Cela explique pourquoi la transition nécessaire ne peut pas se faire aussi rapidement que l’alarmisme climatique le prétend (il s’agit d’une autre controverse), et ce même avec les meilleures intentions du monde. De même, une vie humaine n’a pas de but aussi exclusif (une dispute philosophique).

Sans émettre aucun jugement sur la valeur de cet objectif (une autre controverse importante), la tâche est énorme, herculéenne. « La quantité a une qualité en soi » aurait dit Staline ; et en horreurs massives, il s’y connaissait un peu.

Une chose que les défenseurs et les manifestants ne considèrent jamais sérieusement, c’est que toute l’énergie nécessaire pour parvenir à la décarbonisation ne peut se limiter à des sources non fossiles. Les panneaux solaires, les éoliennes, etc. d’aujourd’hui impliquent l’utilisation de grandes quantités de ressources fossiles. Sinon, la transition durerait une éternité.

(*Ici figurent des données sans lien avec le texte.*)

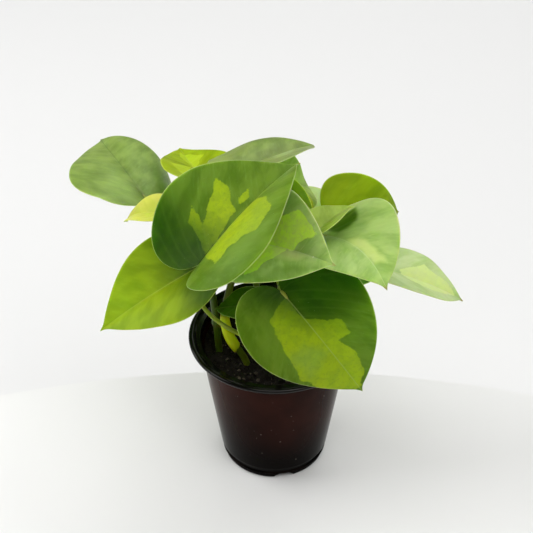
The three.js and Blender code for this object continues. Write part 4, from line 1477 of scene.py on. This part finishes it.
class POTHOS_OT_soil(bpy.types.Operator):
    """Builds the soil bed with its crumbs"""

    bl_idname = "pothos.soil"
    bl_label = "Soil"

    def execute(self, context):
        settings = context.scene.pothos_soil
        slack = WALL + 2 * GAP
        rim = wall_radius(SOIL_TOP) - slack
        bottom = CHANNEL_RISE + PLATE + GAP
        profile = [
            (0, bottom),
            (FOOT_RADIUS - slack, bottom),
            (FOOT_RADIUS - slack, FOOT_HEIGHT - FOOT_STEP),
            (WALL_FOOT_RADIUS - slack, FOOT_HEIGHT + 2 * FOOT_STEP),
            (rim, SOIL_TOP - 1.5),
            *[(rim * (1 - i / SOIL_RINGS), SOIL_TOP) for i in range(SOIL_RINGS + 1)],
        ]
        points, faces = turned_mesh(profile, SOIL_SIDES)
        top = points[:, 2] > SOIL_TOP - 0.5
        x, y = points[:, 0], points[:, 1]
        relief = sum(
            value_noise(x / size, y / size, SEED + 3) * share
            for size, share in SOIL_RELIEF_LAYERS)
        inner = np.clip((rim - np.hypot(x, y)) / 2, 0, 1)
        raised = soil_height(x, y) + relief * settings.roughness / MM * inner - SOIL_EDGE_DIP * (1 - inner)
        points[:, 2] = np.where(top, raised, points[:, 2])
        draw = np.random.default_rng(SEED)
        corners, sides = crumb_shape()
        parts, pale = [points], [np.zeros(len(points))]
        faces = list(faces)
        count = len(points)
        for _ in range(settings.crumbs):
            radius = (rim - 2) * math.sqrt(draw.uniform())
            angle = draw.uniform(0, 2 * math.pi)
            place = np.array([radius * math.cos(angle), radius * math.sin(angle), 0])
            size = CRUMB_SMALLEST + CRUMB_SPREAD * draw.uniform() ** 2
            place[2] = soil_height(place[0], place[1]) + size * CRUMB_PROUD
            crumb = crumb_points(draw, corners, place, size)
            kind = draw.uniform()
            parts.append(crumb)
            tone = draw.uniform(*(PALE_LEVELS if kind < PALE_SHARE else BROWN_LEVELS))
            pale.append(np.full(len(crumb), tone if kind < BROWN_SHARE else 0.0))
            faces += [tuple(corner + count for corner in side) for side in sides]
            count += len(crumb)
        piece = make_piece(
            "soil_bed", np.vstack(parts), faces, soil_material(), {"pale": np.concatenate(pale)})
        seat_piece(piece, "potting_soil")
        return {"FINISHED"}


class POTHOS_OT_stems(bpy.types.Operator):
    """Builds the vine stems with their nodes and sheath"""

    bl_idname = "pothos.stems"
    bl_label = "Vine stems"

    def execute(self, context):
        radius = context.scene.pothos_stems.radius / MM
        looks = {
            "stem_left": stem_material("vine_skin_dark_green", "2c4203", "58730f", "6b5636"),
            "stem_sheathed": stem_material("vine_skin_olive", "4a5c06", "6c7c14", "8c6e30"),
            "stem_green": stem_material("vine_skin_mid_green", "42580a", "748c1c", "75603a"),
        }
        for number, stem in enumerate(STEMS):
            path = curve_through(stem["path"], STEM_STEPS)
            share = np.linspace(0, 1, STEM_STEPS)
            length = np.sum(np.linalg.norm(np.diff(path, axis=0), axis=1))
            radii = np.full(STEM_STEPS, radius)
            scar = np.zeros(STEM_STEPS)
            for place in stem["nodes"]:
                away = (share - place) * length
                radii += NODE_SWELL * np.exp(-(away / NODE_SPREAD) ** 2)
                scar = np.maximum(scar, SCAR_LEVEL * np.exp(-((away + SCAR_DROP) / SCAR_HALF) ** 2))
            radii[-len(STEM_CAP):] *= np.array(STEM_CAP)
            points, faces, along, around = tube_mesh(path, radii, STEM_SIDES)
            marks = np.concatenate([np.repeat(scar, STEM_SIDES), [0, 0]])
            weave = np.stack([along * length, around * radius, np.full(len(along), number * 7.0)], 1)
            fresh = np.zeros(len(along))
            if "sheath" in stem:
                low, high = (round(part * (STEM_STEPS - 1)) for part in stem["sheath"])
                wrap = path[low:high + 1]
                fade = np.linspace(0, 1, len(wrap))
                wide = radius + SHEATH * np.sin(np.clip(fade * 4, 0, 1) * math.pi / 2) * (1 - 0.5 * fade ** 3)
                shell, sides, up, turn = tube_mesh(wrap, wide, STEM_SIDES)
                slant = np.exp(-(up / 0.12) ** 2) * np.cos(turn + 2.2) * SHEATH_SLANT
                shell[:, 2] += slant
                faces = faces + [tuple(corner + len(points) for corner in side) for side in sides]
                points = np.vstack([points, shell])
                dry = 0.7 * np.exp(-(up / 0.03) ** 2) + 0.5 * np.clip(up * 6 - 5, 0, 1)
                marks = np.concatenate([marks, dry])
                weave = np.vstack([weave, np.stack([up * 20, turn * 3, np.full(len(up), 50.0)], 1)])
                fresh = np.concatenate([fresh, np.ones(len(up))])
            piece = make_piece(
                stem["name"] + "_grown", points, faces, looks[stem["slot"]],
                {"scar": marks, "weave": weave, "wrap": fresh})
            seat_piece(piece, stem["name"])
        return {"FINISHED"}


class POTHOS_OT_leaves(bpy.types.Operator):
    """Builds every leaf with its stalk"""

    bl_idname = "pothos.leaves"
    bl_label = "Leaves"

    def execute(self, context):
        thickness = context.scene.pothos_leaves.thickness / MM
        for number, leaf in enumerate(LEAVES):
            leaf_piece(leaf, number, thickness)
        return {"FINISHED"}


class POTHOS_OT_stage(bpy.types.Operator):
    """Builds the plain floor, the soft studio light and the camera"""

    bl_idname = "pothos.stage"
    bl_label = "Stage"

    def execute(self, context):
        scene = context.scene
        settings = scene.pothos_stage
        table = make_piece("table_top", *turned_mesh(TABLE_PROFILE, TABLE_SIDES), matt_board(settings))
        table.location = [value * MM for value in TABLE_CENTRE]
        reach, low = BACKDROP_REACH, -BACKDROP_DROP
        paper = make_piece(
            "backdrop",
            [(-reach, -reach, low), (reach, -reach, low), (reach, reach, low), (-reach, reach, low)],
            [(0, 1, 2, 3)], backdrop_paper(settings), smooth=False)
        table.data.set_sharp_from_angle(angle=math.radians(30))
        scene.world = room_world(settings.room_light)
        for name, place, size, power in SOFTBOXES:
            data = bpy.data.lights.new(name, "AREA")
            data.shape = "SQUARE"
            data.size = size
            data.energy = getattr(settings, power)
            lamp = bpy.data.objects.new(name, data)
            lamp.location = place
            aim = np.array(SOFTBOX_AIM) - np.array(place)
            flat = math.hypot(aim[0], aim[1])
            lamp.rotation_euler = (math.atan2(flat, -aim[2]), 0, math.atan2(aim[1], aim[0]) - math.pi / 2)
            scene.collection.objects.link(lamp)
        camera = bpy.data.cameras.new("viewpoint")
        camera.sensor_width = CAMERA_SENSOR
        camera.lens = CAMERA_LENS
        eye = bpy.data.objects.new("viewpoint", camera)
        eye.location = [value * MM for value in CAMERA_PLACE]
        eye.rotation_euler = (math.radians(90 - CAMERA_TILT), 0, 0)
        scene.collection.objects.link(eye)
        scene.camera = eye
        scene.view_settings.view_transform = "Standard"
        return {"FINISHED"}


class POTHOS_PT_panel(bpy.types.Panel):
    """Lists the steps that build the plant"""

    bl_idname = "POTHOS_PT_panel"
    bl_label = "Potted Pothos"
    bl_space_type = "VIEW_3D"
    bl_region_type = "UI"
    bl_category = "Pothos"

    def draw(self, context):
        layout = self.layout
        for operator, settings in STEPS:
            layout.operator(operator.bl_idname)
            group = getattr(context.scene, settings)
            for key in group.bl_rna.properties.keys():
                if key not in ("rna_type", "name"):
                    layout.prop(group, key)


SETTINGS = (
    ("pothos_pot", PotSettings),
    ("pothos_soil", SoilSettings),
    ("pothos_stems", StemSettings),
    ("pothos_leaves", LeafSettings),
    ("pothos_stage", StageSettings),
)
STEPS = (
    (POTHOS_OT_pot, "pothos_pot"),
    (POTHOS_OT_soil, "pothos_soil"),
    (POTHOS_OT_stems, "pothos_stems"),
    (POTHOS_OT_leaves, "pothos_leaves"),
    (POTHOS_OT_stage, "pothos_stage"),
)


def register():
    """Registers the settings, the steps and the panel."""
    for name, group in SETTINGS:
        bpy.utils.register_class(group)
        setattr(bpy.types.Scene, name, bpy.props.PointerProperty(type=group))
    for operator, _ in STEPS:
        bpy.utils.register_class(operator)
    bpy.utils.register_class(POTHOS_PT_panel)


def unregister():
    """Takes back what register added."""
    bpy.utils.unregister_class(POTHOS_PT_panel)
    for operator, _ in reversed(STEPS):
        bpy.utils.unregister_class(operator)
    for name, group in reversed(SETTINGS):
        delattr(bpy.types.Scene, name)
        bpy.utils.unregister_class(group)


def main():
    register()
    bpy.ops.pothos.pot()
    bpy.ops.pothos.soil()
    bpy.ops.pothos.stems()
    bpy.ops.pothos.leaves()
    bpy.ops.pothos.stage()


if __name__ == "__main__":
    main()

En outre, toutes les promotions des véhicules électriques et des pompes à chaleur font appel à un supplément d’électricité qui n’est ni disponible ni prévu avant longtemps. Ces promotions et subventions sont prématurées et irresponsables car elles sont vraiment à côté de la plaque. Elles sont également injustes car seuls les parvenus peuvent se les offrir, laissant aux autres les restes carbonisés.

Qu’on les aime ou les maudisse n’est pas la question, les combustibles fossiles sont un moyen indispensable pour que le monde puisse finalement être défossilisé. C’est pourquoi il est nécessaire d’en poursuivre l’exploration et la production. Un désinvestissement dans ce secteur est également prématuré, irresponsable, trompeur et injuste.

Afin d’éviter tout sh**storm, je déclare solennellement que je n’ai aucun conflit d’intérêt avec un quelconque secteur lié à l’énergie (autre que ma modeste consommation personnelle et domestique).


[1]     BP-stats-review-2022 (avec des données jusqu’en 2021), corrigées pour leur hypothèse selon laquelle les sources non fossiles consomment une source primaire « input-equivalent » qui surestime leur consommation.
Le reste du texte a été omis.